[start of Input data]

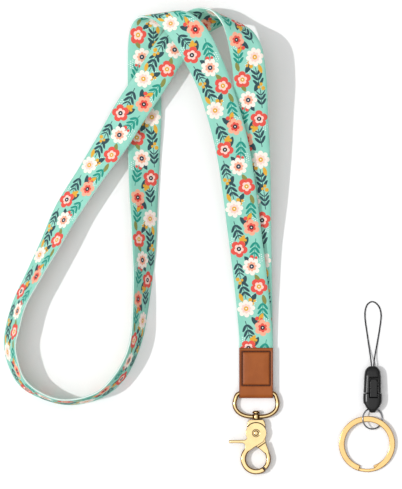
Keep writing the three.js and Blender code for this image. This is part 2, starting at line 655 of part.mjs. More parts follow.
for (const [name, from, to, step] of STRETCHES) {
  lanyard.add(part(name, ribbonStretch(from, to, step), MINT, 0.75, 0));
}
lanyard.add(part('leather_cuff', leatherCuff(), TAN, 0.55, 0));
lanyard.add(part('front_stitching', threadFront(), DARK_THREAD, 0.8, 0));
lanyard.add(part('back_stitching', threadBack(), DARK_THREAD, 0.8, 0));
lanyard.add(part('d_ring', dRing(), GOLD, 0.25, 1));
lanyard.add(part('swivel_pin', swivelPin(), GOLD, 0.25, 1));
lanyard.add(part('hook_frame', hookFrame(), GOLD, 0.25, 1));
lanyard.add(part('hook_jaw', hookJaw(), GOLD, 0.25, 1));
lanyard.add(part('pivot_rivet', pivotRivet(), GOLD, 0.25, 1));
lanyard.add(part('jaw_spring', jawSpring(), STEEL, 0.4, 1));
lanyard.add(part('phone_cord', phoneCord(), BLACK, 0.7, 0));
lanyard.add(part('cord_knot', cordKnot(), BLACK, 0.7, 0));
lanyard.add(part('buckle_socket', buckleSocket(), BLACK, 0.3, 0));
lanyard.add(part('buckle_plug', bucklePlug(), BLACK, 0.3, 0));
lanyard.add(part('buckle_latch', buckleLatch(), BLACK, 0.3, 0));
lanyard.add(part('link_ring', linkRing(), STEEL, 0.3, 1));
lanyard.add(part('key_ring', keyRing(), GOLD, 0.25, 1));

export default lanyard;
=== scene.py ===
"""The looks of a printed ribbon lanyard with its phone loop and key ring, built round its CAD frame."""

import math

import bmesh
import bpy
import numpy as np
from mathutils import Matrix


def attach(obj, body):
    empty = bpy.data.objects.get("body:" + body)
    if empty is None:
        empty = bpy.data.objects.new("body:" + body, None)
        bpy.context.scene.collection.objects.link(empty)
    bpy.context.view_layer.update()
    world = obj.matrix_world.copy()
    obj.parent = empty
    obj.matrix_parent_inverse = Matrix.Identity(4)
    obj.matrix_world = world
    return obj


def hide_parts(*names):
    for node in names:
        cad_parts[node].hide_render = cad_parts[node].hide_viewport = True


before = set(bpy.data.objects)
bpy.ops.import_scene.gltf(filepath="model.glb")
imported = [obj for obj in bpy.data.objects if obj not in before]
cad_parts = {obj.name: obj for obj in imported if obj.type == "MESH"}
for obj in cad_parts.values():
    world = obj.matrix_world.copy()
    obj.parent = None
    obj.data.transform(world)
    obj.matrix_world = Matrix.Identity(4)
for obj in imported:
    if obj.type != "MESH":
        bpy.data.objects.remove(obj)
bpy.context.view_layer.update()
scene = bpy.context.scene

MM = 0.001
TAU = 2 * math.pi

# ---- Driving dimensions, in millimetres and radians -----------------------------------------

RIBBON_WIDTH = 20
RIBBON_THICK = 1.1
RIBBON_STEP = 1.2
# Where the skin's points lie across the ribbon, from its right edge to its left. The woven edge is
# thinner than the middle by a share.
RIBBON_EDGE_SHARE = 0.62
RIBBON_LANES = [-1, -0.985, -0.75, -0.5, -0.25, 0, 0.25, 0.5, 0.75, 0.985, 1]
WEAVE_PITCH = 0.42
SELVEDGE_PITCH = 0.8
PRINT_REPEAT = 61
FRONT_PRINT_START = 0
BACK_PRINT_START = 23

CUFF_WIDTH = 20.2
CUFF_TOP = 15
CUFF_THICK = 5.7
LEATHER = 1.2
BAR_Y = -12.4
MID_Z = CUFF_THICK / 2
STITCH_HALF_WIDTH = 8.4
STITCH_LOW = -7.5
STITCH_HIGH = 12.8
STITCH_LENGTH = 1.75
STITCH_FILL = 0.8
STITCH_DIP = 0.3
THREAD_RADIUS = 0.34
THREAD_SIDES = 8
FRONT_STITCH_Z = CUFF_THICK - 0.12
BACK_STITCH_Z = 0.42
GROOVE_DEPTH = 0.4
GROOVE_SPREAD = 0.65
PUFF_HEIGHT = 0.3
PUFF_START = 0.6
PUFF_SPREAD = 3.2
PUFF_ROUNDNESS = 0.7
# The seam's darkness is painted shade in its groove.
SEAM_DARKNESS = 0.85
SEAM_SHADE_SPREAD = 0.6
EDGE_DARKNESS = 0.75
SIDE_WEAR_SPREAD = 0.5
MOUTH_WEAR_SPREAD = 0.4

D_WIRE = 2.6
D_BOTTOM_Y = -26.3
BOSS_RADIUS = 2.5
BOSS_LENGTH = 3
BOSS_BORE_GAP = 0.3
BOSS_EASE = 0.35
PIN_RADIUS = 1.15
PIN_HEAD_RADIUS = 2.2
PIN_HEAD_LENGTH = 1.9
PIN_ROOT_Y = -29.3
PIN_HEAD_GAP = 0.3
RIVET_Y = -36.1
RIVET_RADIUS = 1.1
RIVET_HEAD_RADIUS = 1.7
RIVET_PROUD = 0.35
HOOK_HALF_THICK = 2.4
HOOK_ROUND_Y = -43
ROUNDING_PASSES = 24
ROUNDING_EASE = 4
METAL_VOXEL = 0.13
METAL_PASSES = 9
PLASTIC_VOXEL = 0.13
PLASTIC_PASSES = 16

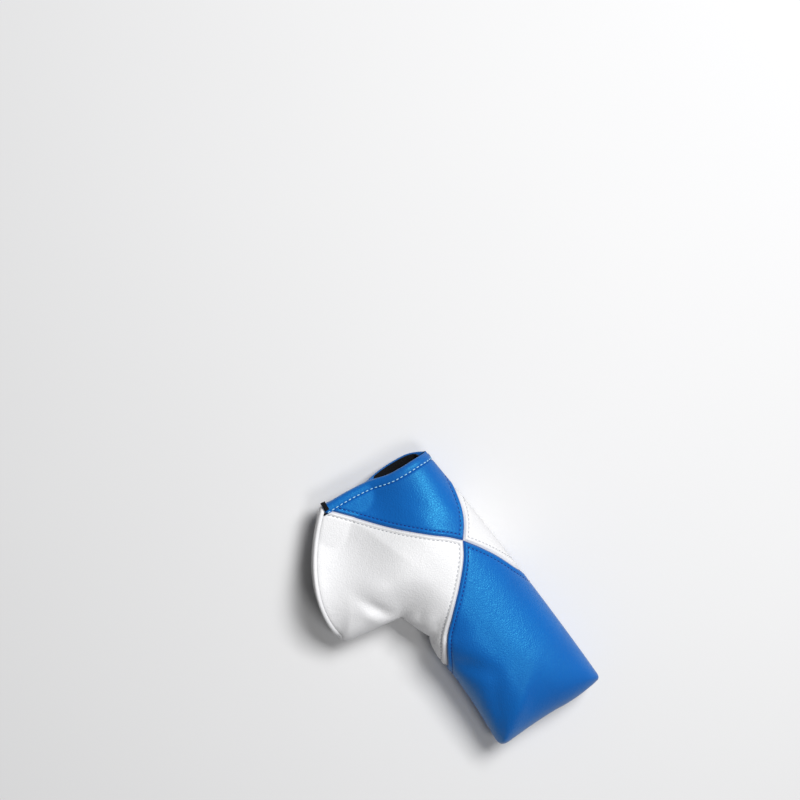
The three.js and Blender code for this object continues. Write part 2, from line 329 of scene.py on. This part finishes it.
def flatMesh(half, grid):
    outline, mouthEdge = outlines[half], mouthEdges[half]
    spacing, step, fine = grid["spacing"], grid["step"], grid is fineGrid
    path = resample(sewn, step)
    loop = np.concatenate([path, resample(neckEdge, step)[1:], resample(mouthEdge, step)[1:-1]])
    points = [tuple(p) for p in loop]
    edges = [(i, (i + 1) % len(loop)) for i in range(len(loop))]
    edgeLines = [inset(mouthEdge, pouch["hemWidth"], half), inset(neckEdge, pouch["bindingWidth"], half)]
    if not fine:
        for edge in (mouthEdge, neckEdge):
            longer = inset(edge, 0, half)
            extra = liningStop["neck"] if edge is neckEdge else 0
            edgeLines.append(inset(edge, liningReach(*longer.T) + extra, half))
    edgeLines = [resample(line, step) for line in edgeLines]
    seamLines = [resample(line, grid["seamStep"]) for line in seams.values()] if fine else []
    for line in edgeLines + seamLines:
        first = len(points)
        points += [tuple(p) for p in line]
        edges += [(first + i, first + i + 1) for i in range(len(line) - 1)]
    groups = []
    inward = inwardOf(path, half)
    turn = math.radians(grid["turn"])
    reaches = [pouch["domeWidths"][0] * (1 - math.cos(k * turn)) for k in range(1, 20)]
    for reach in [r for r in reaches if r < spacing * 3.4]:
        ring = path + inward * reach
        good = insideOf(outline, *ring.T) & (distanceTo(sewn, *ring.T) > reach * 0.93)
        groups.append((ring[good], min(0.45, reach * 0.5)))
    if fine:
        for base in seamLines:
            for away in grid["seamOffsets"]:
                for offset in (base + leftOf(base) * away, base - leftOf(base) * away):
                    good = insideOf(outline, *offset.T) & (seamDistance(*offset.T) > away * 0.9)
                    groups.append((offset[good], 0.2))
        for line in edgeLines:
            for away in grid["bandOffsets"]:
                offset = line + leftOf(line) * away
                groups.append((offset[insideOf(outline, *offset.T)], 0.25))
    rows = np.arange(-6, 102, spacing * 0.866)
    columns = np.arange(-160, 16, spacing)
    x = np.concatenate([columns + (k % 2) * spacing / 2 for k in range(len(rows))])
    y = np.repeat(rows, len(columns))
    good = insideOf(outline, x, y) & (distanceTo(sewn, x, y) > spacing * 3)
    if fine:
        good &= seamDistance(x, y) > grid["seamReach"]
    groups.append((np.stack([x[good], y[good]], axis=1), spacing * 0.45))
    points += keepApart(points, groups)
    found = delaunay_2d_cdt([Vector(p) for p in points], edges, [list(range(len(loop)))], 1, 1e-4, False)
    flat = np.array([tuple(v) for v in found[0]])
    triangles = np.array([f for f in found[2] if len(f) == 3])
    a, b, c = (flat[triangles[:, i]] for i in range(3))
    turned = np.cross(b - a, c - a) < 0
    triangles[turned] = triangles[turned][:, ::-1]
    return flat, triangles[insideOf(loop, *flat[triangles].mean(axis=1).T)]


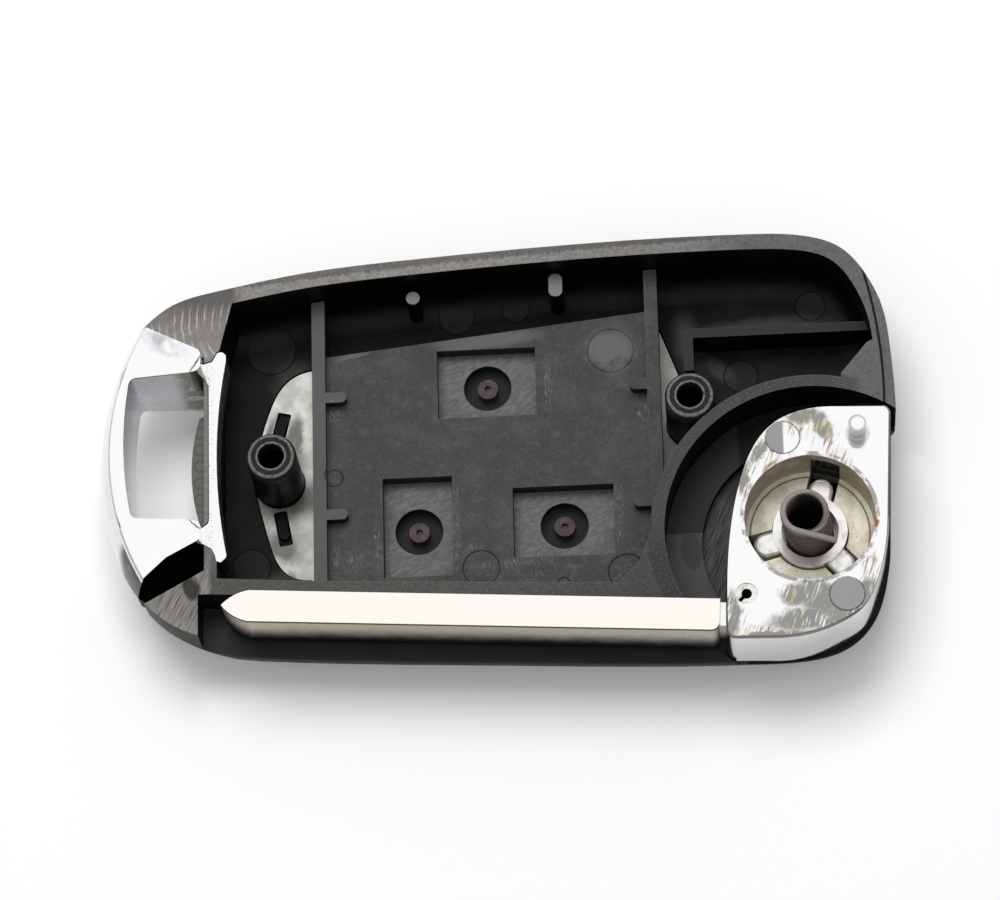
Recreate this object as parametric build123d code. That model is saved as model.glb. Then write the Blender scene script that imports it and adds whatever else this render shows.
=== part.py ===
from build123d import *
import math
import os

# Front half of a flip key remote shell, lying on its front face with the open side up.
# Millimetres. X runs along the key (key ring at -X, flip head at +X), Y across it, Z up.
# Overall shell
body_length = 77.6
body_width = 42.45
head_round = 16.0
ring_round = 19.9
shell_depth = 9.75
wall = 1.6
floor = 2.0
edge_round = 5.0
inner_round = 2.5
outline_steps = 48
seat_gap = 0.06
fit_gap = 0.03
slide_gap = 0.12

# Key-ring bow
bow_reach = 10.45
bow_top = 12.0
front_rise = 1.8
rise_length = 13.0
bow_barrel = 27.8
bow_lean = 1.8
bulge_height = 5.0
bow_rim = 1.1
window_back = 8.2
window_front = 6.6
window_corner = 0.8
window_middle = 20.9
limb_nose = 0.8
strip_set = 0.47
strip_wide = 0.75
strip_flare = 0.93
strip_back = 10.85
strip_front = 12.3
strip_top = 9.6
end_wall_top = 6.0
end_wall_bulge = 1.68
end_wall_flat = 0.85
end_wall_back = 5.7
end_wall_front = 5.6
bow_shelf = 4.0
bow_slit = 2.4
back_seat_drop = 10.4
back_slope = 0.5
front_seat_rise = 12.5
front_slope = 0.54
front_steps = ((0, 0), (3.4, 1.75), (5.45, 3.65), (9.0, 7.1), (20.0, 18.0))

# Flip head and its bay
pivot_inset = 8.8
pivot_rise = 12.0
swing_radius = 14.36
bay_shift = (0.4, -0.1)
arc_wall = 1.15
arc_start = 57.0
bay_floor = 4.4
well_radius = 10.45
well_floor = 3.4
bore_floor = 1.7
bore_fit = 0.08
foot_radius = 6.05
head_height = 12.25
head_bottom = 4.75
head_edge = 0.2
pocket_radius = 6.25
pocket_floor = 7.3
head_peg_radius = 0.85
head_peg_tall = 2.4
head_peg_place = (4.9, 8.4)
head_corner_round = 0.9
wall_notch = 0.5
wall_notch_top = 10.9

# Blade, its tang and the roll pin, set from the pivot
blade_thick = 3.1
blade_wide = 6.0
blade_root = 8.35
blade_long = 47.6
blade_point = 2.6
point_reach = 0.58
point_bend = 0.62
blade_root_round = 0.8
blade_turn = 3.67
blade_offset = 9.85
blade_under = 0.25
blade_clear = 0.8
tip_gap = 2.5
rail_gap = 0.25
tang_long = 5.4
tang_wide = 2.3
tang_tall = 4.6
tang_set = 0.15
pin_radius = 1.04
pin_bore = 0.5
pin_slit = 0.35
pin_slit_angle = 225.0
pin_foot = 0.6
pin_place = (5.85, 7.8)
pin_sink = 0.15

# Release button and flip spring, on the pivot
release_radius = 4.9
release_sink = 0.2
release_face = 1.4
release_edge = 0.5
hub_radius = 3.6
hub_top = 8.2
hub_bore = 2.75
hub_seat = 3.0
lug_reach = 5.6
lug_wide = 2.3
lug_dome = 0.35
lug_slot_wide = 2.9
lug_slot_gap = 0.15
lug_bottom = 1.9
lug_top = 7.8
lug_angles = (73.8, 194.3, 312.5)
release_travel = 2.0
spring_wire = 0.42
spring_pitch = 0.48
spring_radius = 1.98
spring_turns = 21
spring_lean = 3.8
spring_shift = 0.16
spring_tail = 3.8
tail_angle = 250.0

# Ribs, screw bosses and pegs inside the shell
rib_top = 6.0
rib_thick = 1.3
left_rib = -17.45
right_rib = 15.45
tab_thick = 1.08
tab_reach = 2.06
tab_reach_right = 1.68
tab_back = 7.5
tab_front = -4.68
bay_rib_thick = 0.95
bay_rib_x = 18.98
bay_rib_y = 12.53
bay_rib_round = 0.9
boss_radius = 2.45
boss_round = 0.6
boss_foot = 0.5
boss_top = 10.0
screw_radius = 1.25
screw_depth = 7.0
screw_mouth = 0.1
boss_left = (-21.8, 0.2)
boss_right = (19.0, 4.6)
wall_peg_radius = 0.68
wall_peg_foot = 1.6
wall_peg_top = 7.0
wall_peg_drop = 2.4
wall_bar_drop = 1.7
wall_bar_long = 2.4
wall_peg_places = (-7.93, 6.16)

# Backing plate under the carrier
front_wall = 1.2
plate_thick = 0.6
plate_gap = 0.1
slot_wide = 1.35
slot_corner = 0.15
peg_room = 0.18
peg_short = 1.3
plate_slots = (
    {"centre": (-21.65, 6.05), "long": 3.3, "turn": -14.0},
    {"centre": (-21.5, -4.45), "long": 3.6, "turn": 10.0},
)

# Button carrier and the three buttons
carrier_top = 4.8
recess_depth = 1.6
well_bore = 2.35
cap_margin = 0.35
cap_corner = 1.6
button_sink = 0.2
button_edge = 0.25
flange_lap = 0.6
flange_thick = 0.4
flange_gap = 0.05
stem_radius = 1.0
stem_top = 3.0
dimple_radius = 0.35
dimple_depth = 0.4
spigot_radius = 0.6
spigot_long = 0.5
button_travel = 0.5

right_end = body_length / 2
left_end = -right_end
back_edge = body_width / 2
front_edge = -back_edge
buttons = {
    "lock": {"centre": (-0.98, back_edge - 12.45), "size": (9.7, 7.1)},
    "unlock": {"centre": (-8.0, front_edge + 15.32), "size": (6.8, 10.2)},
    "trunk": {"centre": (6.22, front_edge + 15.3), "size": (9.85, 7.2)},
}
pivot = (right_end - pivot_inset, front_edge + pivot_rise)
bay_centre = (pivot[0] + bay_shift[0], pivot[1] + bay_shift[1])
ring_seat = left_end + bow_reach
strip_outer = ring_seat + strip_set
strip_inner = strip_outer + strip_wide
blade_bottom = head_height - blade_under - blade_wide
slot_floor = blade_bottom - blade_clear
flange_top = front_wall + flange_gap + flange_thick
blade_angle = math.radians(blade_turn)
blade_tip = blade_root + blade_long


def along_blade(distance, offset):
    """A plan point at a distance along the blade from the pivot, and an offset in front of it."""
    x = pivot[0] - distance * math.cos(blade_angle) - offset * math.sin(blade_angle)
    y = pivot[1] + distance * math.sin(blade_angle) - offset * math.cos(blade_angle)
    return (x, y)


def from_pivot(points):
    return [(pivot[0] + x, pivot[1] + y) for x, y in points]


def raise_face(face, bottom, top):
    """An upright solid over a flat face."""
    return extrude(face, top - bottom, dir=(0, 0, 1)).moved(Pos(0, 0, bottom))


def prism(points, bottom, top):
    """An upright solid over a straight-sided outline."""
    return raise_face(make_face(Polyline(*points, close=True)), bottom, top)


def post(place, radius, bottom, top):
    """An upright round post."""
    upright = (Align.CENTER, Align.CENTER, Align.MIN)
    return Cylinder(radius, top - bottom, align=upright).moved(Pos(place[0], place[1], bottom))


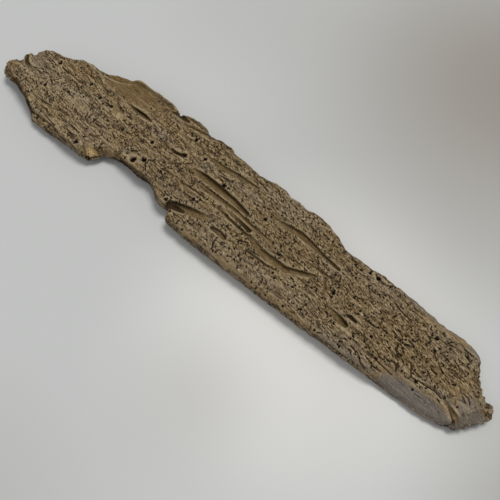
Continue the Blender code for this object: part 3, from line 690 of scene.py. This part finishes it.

[end of Input data]

▶ [What this task involves]
The first line to be transcribed is the one containing "obj.parent = None", and the last is the one containing "BACK_PRINT_START = 23". Transcribe exactly those lines and nothing else.

▶ [Answer to the exercise]
    obj.parent = None
    obj.data.transform(world)
    obj.matrix_world = Matrix.Identity(4)
for obj in imported:
    if obj.type != "MESH":
        bpy.data.objects.remove(obj)
bpy.context.view_layer.update()
scene = bpy.context.scene

MM = 0.001
TAU = 2 * math.pi

# ---- Driving dimensions, in millimetres and radians -----------------------------------------

RIBBON_WIDTH = 20
RIBBON_THICK = 1.1
RIBBON_STEP = 1.2
# Where the skin's points lie across the ribbon, from its right edge to its left. The woven edge is
# thinner than the middle by a share.
RIBBON_EDGE_SHARE = 0.62
RIBBON_LANES = [-1, -0.985, -0.75, -0.5, -0.25, 0, 0.25, 0.5, 0.75, 0.985, 1]
WEAVE_PITCH = 0.42
SELVEDGE_PITCH = 0.8
PRINT_REPEAT = 61
FRONT_PRINT_START = 0
BACK_PRINT_START = 23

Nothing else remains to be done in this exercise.